El expresidente francés Sarkozy ha añadido una nueva cuenta a su ya largo rosario de humo y muecas. Sarkozy, lanzado a un frenesí identitario con el que pretende imponerse en las primarias presidenciales de su partido, ha convertido a todos sus conciudadanos en habitantes de la aldea de Astérix al afirmar que, a partir del momento en que uno es francés, los galos pasan a ser sus antepasados. Se venga de donde se venga y se tengan el color de piel, la religión y las raíces culturales que se tengan. Todos galos.

La afirmación de Sarkozy parece una orden de quien, como ministro de Interior, se enfundara durante los disturbios de 2005 la chupa de cuero para arengar a sus policías a limpiar de «escoria» las calles de Francia. Pero, más allá del chascarrillo, encaja con toda precisión en la que desde hace años se ha revelado su táctica favorita para encarar la lucha política: extremar el debate para obligar a sus rivales a entrar en el terreno de juego que él mismo dibuja. Un terreno de juego que, en una Francia desorientada por su estancamiento económico y por los zarpazos terroristas, y en un Occidente a merced de todos los populismos, se inscribe en el ilusorio discurso de intransigente firmeza del Frente Nacional.

Hasta ahora, esa «lepenización» parecía haberle rendido buenos resultados a Sarkozy en esta campaña de primarias que culminará en una votación a dos vueltas el 20 y el 27 de noviembre. Sin embargo, las últimas encuestas dibujan la impresión de que el impulso del hombre que, acosado por la Justicia decidió hace dos años volver a la política en busca de inmunidad, está entrando en fase de agotamiento. Los sondeos siguen situando por delante al ex primer ministro Alain Juppé, delfín del expresidente Chirac y representante de una derecha más tradicional. Una derecha que, aunque endurecida, pretende evitar tanto el maximalismo del Frente Nacional como las salidas de tono de Sarkozy para presentarse ante el electorado como una fuerza responsable. Juppé, siempre según esas encuestas, pasaría en primer lugar a la segunda vuelta, seguido de un Sarkozy que cosecharía una derrota en el definitivo cara a cara del próximo 27 de noviembre.

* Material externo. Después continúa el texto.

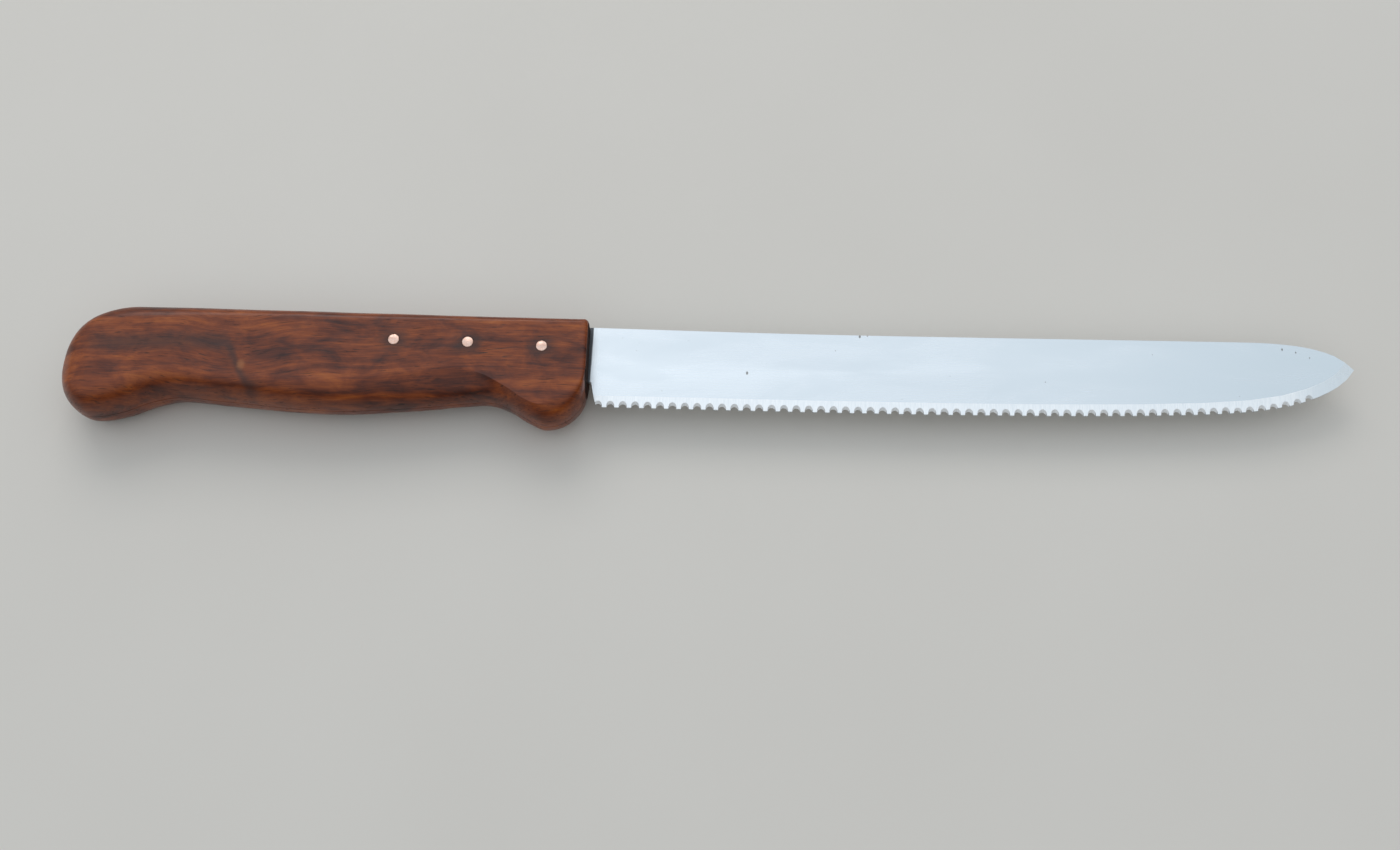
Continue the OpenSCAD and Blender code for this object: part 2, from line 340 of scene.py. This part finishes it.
# ---------------------------------------------------------------- steel
STEEL_LIGHT = (0.765, 0.80, 0.83)
STEEL_DARK = (0.735, 0.775, 0.805)
SCRATCH_COLOUR = (0.62, 0.65, 0.68)
# painted shade: the blade's colour darkens towards the tip
PAINTED_TIP_SHADE = (0.64, 0.70, 0.735)
GROUND_DARK = (0.86, 0.88, 0.90)
GROUND_LIGHT = (0.98, 0.98, 0.98)
FILED_COLOUR = (0.58, 0.60, 0.62)
# painted shade for the blade beside the handle
PAINTED_CORNER_SHADE = (0.035, 0.034, 0.038)
PIT_COLOUR = (0.16, 0.15, 0.14)
POLISHED_TIP_X = (183.0, 193.0)  # where the grinding fades out
# where the painted shade towards the tip grows, from none to half
PAINTED_TIP_SHADE_X = (120.0, 195.0)
FILED_X = (2.6, 4.0)  # the filed band by the handle, from all to none
CORNER_X = (0.85, 1.25)  # the painted shade on the blade beside the handle, from all to none
# the larger pits and nicks: x, y and size
PITS = ((12.5, 1.6, 0.2), (41.8, -4.0, 0.5), (65.0, 3.0, 0.25), (71.5, 7.2, 0.5), (73.5, 7.5, 0.35),
        (120.0, -4.5, 0.25), (183.0, 6.4, 0.4), (186.5, 5.6, 0.35), (190.0, 4.2, 0.3))


def pit_mask(g, x, y, fine):
    """The named pits and nicks, and scattered pin-prick ones."""
    masks = []
    for px, py, size in PITS:
        far = g.add(g.reach(x, y, (px, py), (1.1, 0.7)), g.times(fine, 0.25))
        masks.append(g.span(far, size * 0.6, size * 1.2, 1.0, 0.0))
    pricks = g.node("ShaderNodeTexVoronoi", feature="F1")
    g.put(pricks.inputs["Vector"], g.join(x, y, 0.0))
    pricks.inputs["Scale"].default_value = 0.22
    prick = g.span(pricks.outputs["Distance"], 0.018, 0.04, 1.0, 0.0)
    return g.chain("MAXIMUM", *masks, g.times(prick, 0.6))


def steel_material(name):
    """Polished strip steel with lengthwise scratches; the bevel and flutes are ground bright."""
    g = Graph(name)
    x, y = g.split(g.place)[:2]
    facing = g.split(g.node("ShaderNodeNewGeometry").outputs["True Normal"])[2]
    right_side = g.span(facing, 0.1, 0.3)
    ground = g.times(g.span(facing, 0.9995, 0.995), right_side, g.span(x, *POLISHED_TIP_X, 1.0, 0.3))
    flute = g.times(g.span(facing, 0.97, 0.9), right_side)
    scratch = g.noise(g.place, (0.05, 9.0, 1.0), 4.0, 0.7)
    cross = g.noise(g.place, (6.0, 0.25, 1.0), 3.0, 0.7)
    wipe = g.noise(g.place, (0.035, 0.12, 1.0), 4.0, 0.55, 0.5)
    fine = g.noise(g.place, (0.4, 22.0, 1.0), 2.0, 0.6)
    filed = g.span(g.add(x, g.times(cross, 2.0)), *FILED_X, 1.0, 0.0)
    # painted shade and reflection: a dark band on the blade beside the handle's shaded front face, wider
    # towards the spine
    corner = g.add(g.math("SUBTRACT", x, g.times(y, 0.02)), g.times(cross, 0.5))
    corner = g.span(corner, *CORNER_X, 1.0, 0.0)
    colour = g.mix(g.span(wipe, 0.35, 0.7), STEEL_DARK, STEEL_LIGHT)
    colour = g.mix(g.span(scratch, 0.60, 0.74, 0.0, 0.22), colour, SCRATCH_COLOUR)
    # painted shade, darker towards the tip
    colour = g.mix(g.span(x, *PAINTED_TIP_SHADE_X, 0.0, 0.5), colour, PAINTED_TIP_SHADE)
    colour = g.mix(ground, colour, g.mix(g.span(cross, 0.35, 0.65), GROUND_DARK, GROUND_LIGHT))
    colour = g.mix(g.times(filed, g.span(cross, 0.4, 0.65, 0.0, 0.4)), colour, FILED_COLOUR)
    # the painted shade beside the handle, nearly black
    colour = g.mix(g.times(corner, 0.93), colour, PAINTED_CORNER_SHADE)
    pits = pit_mask(g, x, y, fine)
    colour = g.mix(g.times(pits, 0.8), colour, PIT_COLOUR)
    g.set("Base Color", colour)
    # the flutes are coarse ground and scatter the light
    g.set("Metallic", g.math("SUBTRACT", 1.0, g.times(flute, 0.9)))
    g.set("Roughness", g.add(
        g.span(wipe, 0.3, 0.7, 0.23, 0.28),
        g.sway(scratch, 0.10),
        g.times(ground, 0.14),
        g.times(g.chain("MAXIMUM", filed, corner), 0.08),
        g.times(g.chain("MAXIMUM", pits, flute), 0.3),
    ))
    g.set("Anisotropic", 0.3)
    lengthwise = g.add(g.times(scratch, 0.5), g.times(fine, 0.2))
    crosswise = g.times(g.chain("MAXIMUM", filed, ground), cross)
    relief = g.math("SUBTRACT", g.add(lengthwise, crosswise), g.times(pits, 2.0))
    g.set("Normal", g.bump(relief, 0.25, 0.03))
    return g.material


# ---------------------------------------------------------------- copper, glue, floor
RIM_R = (1.35, 1.7)  # the tarnish at a pin's rim, from none to all


def copper_material(name):
    """Copper filed flush and handled since: bright face, brown tarnish towards its rim."""
    g = Graph(name)
    x, y = g.split(g.place)[:2]
    radius = g.chain("MINIMUM", *[g.reach(x, y, centre) for centre in PIN_AT])
    cloud = g.noise(g.place, 1.3, 3.0, 0.6)
    filed = g.noise(g.place, (0.9, 14.0, 1.0), 3.0, 0.6)
    rim = g.span(g.add(radius, g.times(cloud, 0.35)), *RIM_R)
    colour = g.mix(g.span(cloud, 0.35, 0.7), (0.76, 0.54, 0.45), (0.66, 0.42, 0.33))
    colour = g.mix(g.span(filed, 0.58, 0.75, 0.0, 0.4), colour, (0.60, 0.36, 0.28))
    colour = g.mix(g.times(rim, 0.85), colour, (0.20, 0.09, 0.06))
    g.set("Base Color", colour)
    g.set("Metallic", 1.0)
    g.set("Roughness", g.add(g.span(cloud, 0.3, 0.7, 0.28, 0.42), g.times(rim, 0.15)))
    g.set("Normal", g.bump(g.add(filed, cloud), 0.3, 0.04))
    return g.material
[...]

Si no hay sorpresas, el ganador de las primarias de la derecha se convertirá en mayo de 2017 en el nuevo presidente de Francia. En efecto, todas las previsiones plantean para esos comicios un escenario en el que el candidato socialista, que en principio debería ser un Hollande en busca de la reelección, quedaría eliminado en la primera vuelta. De manera que la segunda se libraría entre la ultra Marine Le Pen y el ganador de las primarias de la derecha. Y se supone que éste, como ya ocurrió en 2002 en el duelo Chirac-Jean Marie Le Pen, recogería, pinza en la nariz mediante, parte del voto de la izquierda.

Ahora bien, el hecho de que la derecha no haya celebrado nunca primarias rodea el proceso de una gran incógnita que disminuye el valor de las encuestas. Máxime cuando los comicios están abiertos a quien desee inscribirse en su censo y cuando reina el convencimiento de que miles de votantes de izquierda se han apuntado a las listas para reforzar a Juppé. El propio Sarkozy ya ha incluido este asunto en su agenda de diatribas y ha lanzado acusaciones de deslealtad constitucional a esos infiltrados a los que, tal vez, no tarde en acusar de poner en peligro la seguridad del poblado galo. Ése en el que, a la sombra de Obélix y creyéndose Astérix, corretea tras el poder con la frenética obsesión del perrito Idéfix.